Tuesday, August 16, 2011

Whislter's Mother Gives Truth to Line

August 16, 2011

Been wrestling with color for a couple of years now. I try to do a color study every day, often just pushing different colors around trying to find what works and what doesn't. This has led to some progress and modest success:

I've also worked hard to disccover the strength of black and white work:

Been a fan of James McNeill Whistler from afar. But, that has changed. I'm reading David McCullough's The Greater Journey: Americans in Paris, and in it McCullough introduces us to Whistler, the famous artist, with the anecdote about the boy Whistler attending West Point and failing everything but drawing. He was discharged, after three years, for failure in chemistry. "Had silicon been a gas," he loved to say, "I would have been a major general."

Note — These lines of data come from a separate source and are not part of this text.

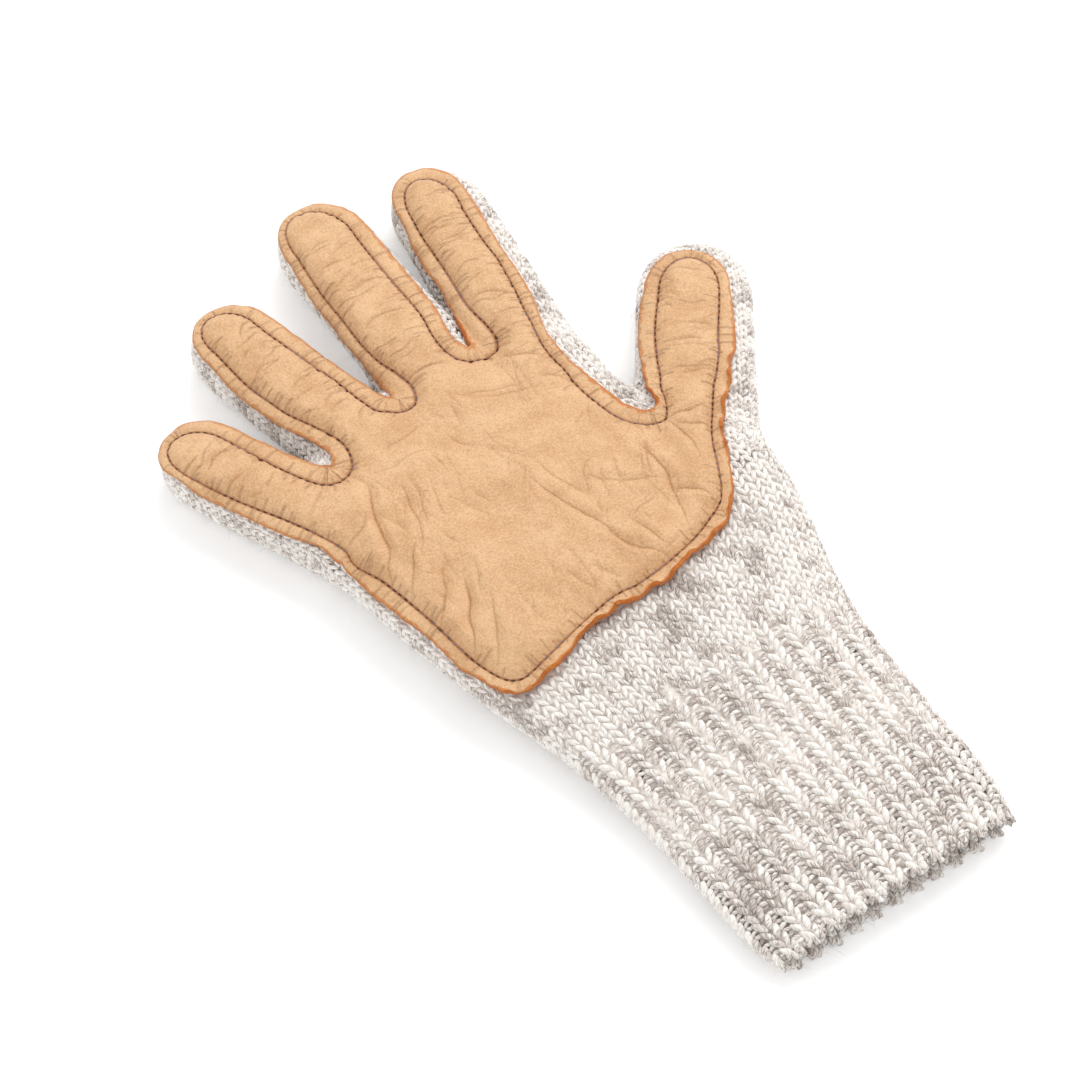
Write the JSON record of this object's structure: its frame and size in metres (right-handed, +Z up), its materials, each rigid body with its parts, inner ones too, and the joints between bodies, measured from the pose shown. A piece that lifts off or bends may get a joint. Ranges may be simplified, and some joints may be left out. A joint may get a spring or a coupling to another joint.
{
  "type": "leather palm wool glove",
  "caption": "Right-hand knitted wool glove with a ribbed cuff and a stitched leather palm, lying palm up.",
  "frame": {"origin": "on the surface the glove lies on, under the middle of its box", "axes": "+Y from the cuff's hem towards the fingertips, +X towards the thumb, +Z up out of the palm"},
  "size_m": [0.1736, 0.2706, 0.0237],
  "materials": {
    "wool_knit": "heathered bulky wool yarn, cream with grey-brown flecks, matt and slightly hairy",
    "palm_leather": "soft tan deerskin, fine grain, satin, with raw burnt-orange edges"
  },
  "bodies": {
    "root": {"knit_hand": "wool_knit", "knit_little": "wool_knit", "knit_ring": "wool_knit", "knit_middle": "wool_knit", "knit_index": "wool_knit", "knit_thumb": "wool_knit", "leather_palm": "palm_leather"}
  },
  "joints": []
}
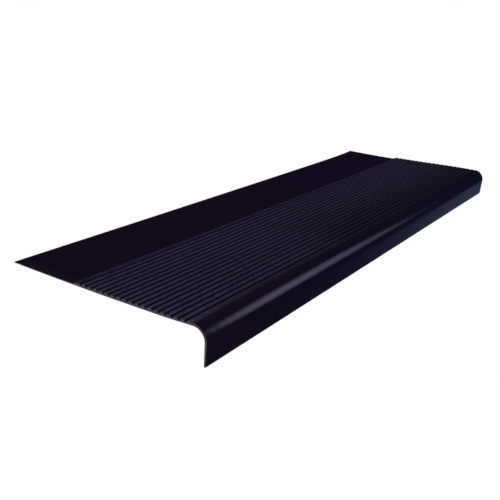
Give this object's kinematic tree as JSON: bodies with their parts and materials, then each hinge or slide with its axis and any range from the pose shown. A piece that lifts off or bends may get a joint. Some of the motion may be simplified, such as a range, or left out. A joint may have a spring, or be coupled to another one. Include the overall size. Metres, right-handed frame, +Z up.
{
  "type": "rubber stair tread",
  "caption": "Rubber stair tread with a ribbed walking surface, a plain thin strip at the back, and a rounded nosing whose short flange hangs over the step's edge.",
  "frame": {"origin": "centre of the footprint on the floor, as the tread lies unheld: on its flange's toe and its back edge", "axes": "+X along the nosing, +Y from the nosing towards the back edge, +Z up; the walking surface leans 7.9 degrees down towards +Y"},
  "size_m": [0.9144, 0.3124, 0.0446],
  "materials": {
    "rubber": "black moulded rubber, satin on the plain parts and duller on the ribs"
  },
  "bodies": {
    "root": {"tread": "rubber"}
  },
  "joints": []
}
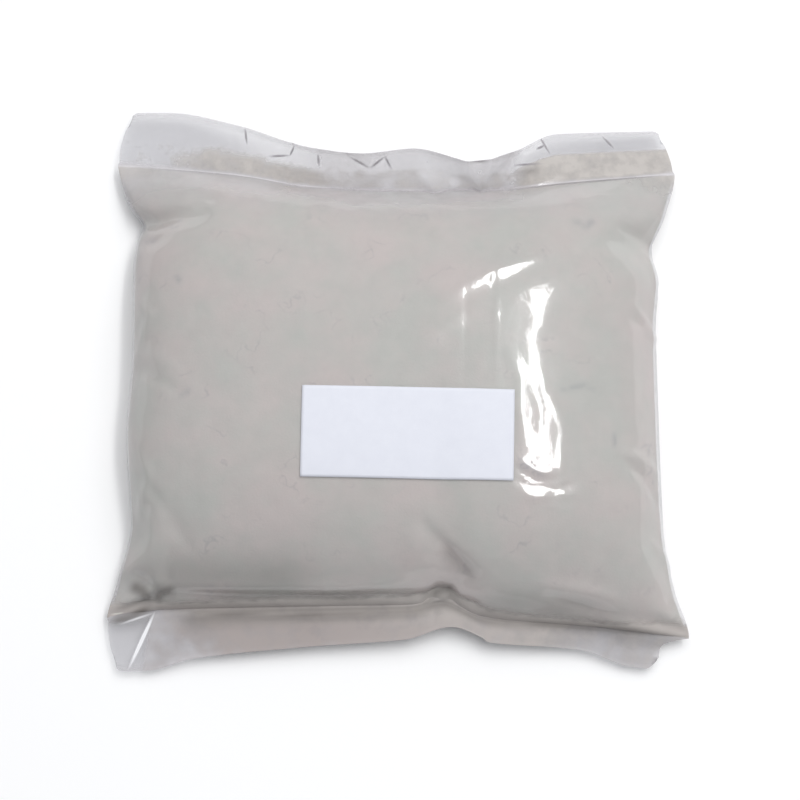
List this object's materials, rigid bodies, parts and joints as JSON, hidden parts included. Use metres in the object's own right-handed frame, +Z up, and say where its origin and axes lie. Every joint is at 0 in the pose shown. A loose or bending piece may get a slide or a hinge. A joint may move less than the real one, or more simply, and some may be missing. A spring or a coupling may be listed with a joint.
{
  "type": "cement bag",
  "caption": "Clear heat-sealed film bag full of grey cement powder, lying flat on its back, with a blank white paper label on its front.",
  "frame": {"origin": "on the floor, under the middle of the bag's outline as it lies on its back", "axes": "+Z up to the labelled front, +Y along the bag to the filling end with its open header, +X across the bag to the right of the label"},
  "size_m": [0.1983, 0.1967, 0.0427],
  "materials": {
    "film": "clear gloss polyethylene film",
    "powder": "matte fine grey powder",
    "label": "matte white paper"
  },
  "bodies": {
    "root": {"film_bag": "film", "cement_powder": "powder", "paper_label": "label"}
  },
  "joints": []
}
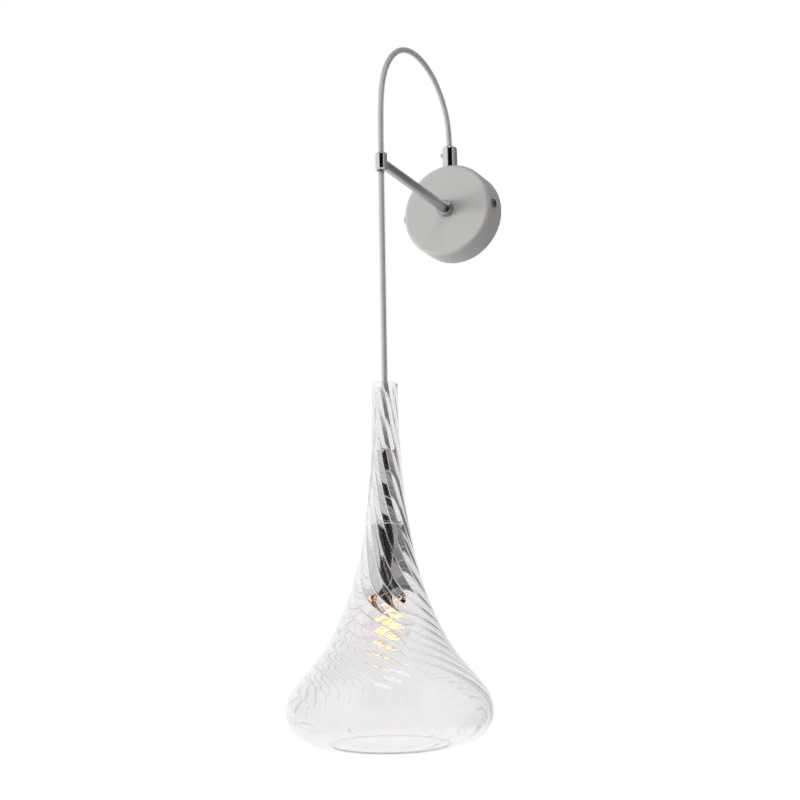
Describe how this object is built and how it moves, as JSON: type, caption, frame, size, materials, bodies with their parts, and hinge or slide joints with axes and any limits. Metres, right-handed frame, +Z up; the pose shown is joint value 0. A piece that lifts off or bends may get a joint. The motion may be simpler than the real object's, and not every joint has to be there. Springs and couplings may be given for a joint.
{
  "type": "hanging pendant wall sconce",
  "caption": "Wall light: a round rose and a level arm carry a cord that arches over the arm and hangs a bell of clear swirled glass round a glowing screw-cap bulb.",
  "frame": {"origin": "centre of the rose's back, on the wall, midway between the two wall slots", "axes": "+Z up, +Y into the wall, the room at -Y, +X to the right for someone who faces the wall"},
  "size_m": [0.1948, 0.2732, 0.7352],
  "materials": {
    "rose_paint": "matt fine-textured powder coat, warm light grey",
    "chrome": "polished chrome plate",
    "zinc": "zinc-plated steel",
    "nylon": "natural nylon",
    "cord_jacket": "clear jacket over tinned braid",
    "terminal_plastic": "white moulded plastic",
    "brass": "turned brass",
    "core_brown": "brown core insulation",
    "core_blue": "blue core insulation",
    "core_earth": "green and yellow core insulation",
    "holder_plastic": "white lampholder insulator",
    "aluminium": "rolled aluminium",
    "solder": "dull solder",
    "bulb_cap_metal": "rolled cap",
    "cap_glass": "black glass insulator",
    "bulb_glass": "clear thin glass",
    "filament": "glowing filament",
    "support_wire": "drawn wire",
    "shade_glass": "clear hand-blown glass with swirled optic ribs",
    "seat_rubber": "translucent silicone"
  },
  "bodies": {
    "wall_fixture": {"wall_bracket": "zinc", "rose_cover": "rose_paint", "cover_screws": "chrome", "arm_collar": "chrome", "arm_rod": "chrome", "arm_stud": "zinc", "arm_washer": "zinc", "arm_nut": "zinc", "arm_sleeve": "chrome", "cable_gland": "chrome", "gland_grub_screw": "nylon", "gland_locknut": "zinc", "cord_tail": "cord_jacket", "cord_arch": "cord_jacket", "terminal_block": "terminal_plastic", "terminal_inserts": "brass", "terminal_screws": "zinc", "terminal_fixing_screw": "zinc", "lead_brown": "core_brown", "lead_blue": "core_blue", "lead_earth": "core_earth", "earth_washer": "zinc", "earth_screw": "zinc"},
    "cord_joint": {"cord_bend": "cord_jacket"},
    "pendant": {"cord_drop": "cord_jacket", "cord_grip": "chrome", "grip_screw": "zinc", "stem_tube": "chrome", "holder_nipple": "zinc", "holder_cup": "chrome", "cup_nut": "zinc", "holder_insulator": "holder_plastic", "holder_thread_shell": "aluminium", "holder_centre_contact": "brass", "holder_side_contact": "brass", "holder_terminal_screws": "zinc", "holder_leads": "core_brown"},
    "glass_seat": {"seat_ring": "seat_rubber"},
    "shade": {"glass_shade": "shade_glass"},
    "bulb_tip": {"bulb_contact": "solder"},
    "bulb": {"bulb_cap": "bulb_cap_metal", "bulb_cap_insulator": "cap_glass", "bulb_glass": "bulb_glass", "bulb_mount": "bulb_glass", "bulb_filament": "filament", "bulb_support_wires": "support_wire"}
  },
  "joints": [
    {"name": "swing_fore_aft", "type": "hinge", "parent": "wall_fixture", "child": "cord_joint", "pos_m": [0, -0.1758, -0.0087], "axis": [1, 0, 0], "range_deg": [-25, 8]},
    {"name": "swing_sideways", "type": "hinge", "parent": "cord_joint", "child": "pendant", "pos_m": [0, -0.1758, -0.0087], "axis": [0, 1, 0], "range_deg": [-25, 25]},
    {"name": "shade_turn", "type": "hinge", "parent": "pendant", "child": "glass_seat", "pos_m": [0, -0.1758, -0.3737], "axis": [0, 0, 1], "continuous": true},
    {"name": "shade_lift", "type": "slide", "parent": "glass_seat", "child": "shade", "axis": [0, 0, 1], "range_m": [0, 0.205]},
    {"name": "bulb_travel", "type": "slide", "parent": "pendant", "child": "bulb_tip", "axis": [0, 0, -1], "range_m": [0, 0.0145]},
    {"name": "bulb_turn", "type": "hinge", "parent": "bulb_tip", "child": "bulb", "pos_m": [0, -0.1758, -0.44], "axis": [0, 0, -1], "range_deg": [0, 1440]}
  ],
  "couplings": [
    {"joint": "bulb_travel", "follows": "bulb_turn", "m_per_rad": 0.00057614}
  ]
}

Now, how do you NOT like that guy?!

Given that I flunked chemistry twice in high school and almost didn't graduate (had to take a science mail order course from Phoenix Union to "walk" with my fellow MCUHS grads) I have since tried to be a better student and have tried hard to learn what I didn't want to even try to learn in my youth. Now, to leverage what I've learned about black and white, with my recent attempts at mastering color, would ol' Whistler, or his mother, have anything to say about that?

"Ma, line matters more than color, and black is of greatest importance because it is the universal harmonizer, besides you, of course."